The flourishing Jewish-Khazar Kingdom was destroyed
in 1239 by the Mongol invasion of Batu Khan. Following the Mongol invasion
and conquest, surviving members of Jewish-Khazar tribes trekked west and
settled in Poland, Hungary, Bohemia, Austria, Romania and the Ukraine.
How can one find out if he is a 'Khazar Jew'
or a 'Hebrew Jew?' According to Pollock, whose parents came from Poland,
if your name is Halperin, Alpert, Halpern, Galpern, etc., you are 100 percent
Khazar. 'Alper' means 'brave knight' ihn the Khazar tongue, and the name
was granted by the king to the most distinguished warriors.

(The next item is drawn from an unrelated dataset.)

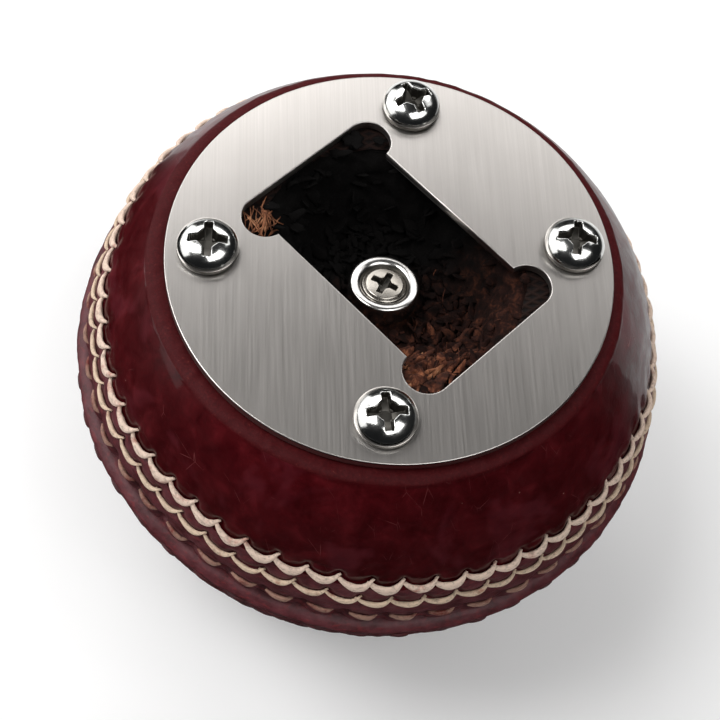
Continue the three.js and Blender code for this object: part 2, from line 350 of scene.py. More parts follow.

Names like Kaplan, Caplon, Koppel, and the
like are positive proof of Khazar descent, according to the scholar. 'Kaplan'
means 'fierce hawk' in the Khazar language. Kogan, Kagan, Keganovich show
aristocratic descent from Kagan-Hagan, King Bulan's chief minister..."
(San Diego Union, August 28, 1966)
From the above, we can clearly see that the
Jews fully understand their Khazarian heritage as the third edition of
the Jewish Encyclopedia for 1925 records: "CHAZARS (Khazars): A people
of Turkish origin whose life and history are interwoven with the very beginnings
of the history of the Jews of Russia. The kingdom of the Chazars was firmly
established in most of South Russia long before the foundation of the Russian
monarchy by the Varangians (855).
Jews have lived on the shores of the Black
and Caspian seas since the first centuries of the common era (after the
death of Christ). Historical evidence points to the region of the Ural
as the home of the Chazars. Among the classical writers of the Middle Ages
they were known as the 'Chozars,' 'Khazirs,' 'Akatzirs,' and 'Akatirs,'
and in the Russian chronicles as 'Khwalisses' and 'Ugry Byelyye.'
The Armenia writers of the fifth and following
centuries furnish ample information concerning this people. Moses of Chorene
refers to the invasion by the 'Khazirs' of Armenia and Iberia at the beginning
of the third century: 'The chaghan was the king of the North, the ruler
of the Khazirs, and the queen was the chatoun.' (History of Armenia, ii.
357).
The Chazars first came to Armenia with the
Basileans in 198. Though at first repulsed, they subsequently became important
factors in Armenian history for a period of 800 years. Driven onward by
the nomadic tribes of the steppes and by their own desire for plunder and
revenge, they made frequent invasions into Armenia. The latter country
was made the battle-ground in the long struggle between the Romans and
the Persians.
This struggle, which finally resulted in the
loss by Armenia of her independence, paved the way for the political importance
of the Chazars. The conquest of eastern Armenia by the Persians in the
fourth century rendered the latter dangerous to the Chazars, who, for their
own protection, formed an alliance with the Byzantines. This alliance was
renewed from time to time until the final conquest of the Chazars by the
Russians.
Their first aid was rendered to the Byzantine
emperor Julian, in 363. About 434 they were for a time tributary to Attila,
Sidonius Apollinaris relates that the Chazars followed the banners of Attila,
and in 452 fought on the Catalanian fields in company with the Black Huns
and Alans. The Persian King Kobad (488-531) undertook the construction
of a line of forts through the pass between Derbent and the Caucasus, in
order to guard against the invasion of the Chazars, Turks and other warlike
tribes. His son Chosroes Anoshirvan (531-579) built the wall of Derbent,
repeatedly mentioned by the Oriental geographers and historians as Bab
al-Awab. In the second half of the sixth century the Chazars moved westward.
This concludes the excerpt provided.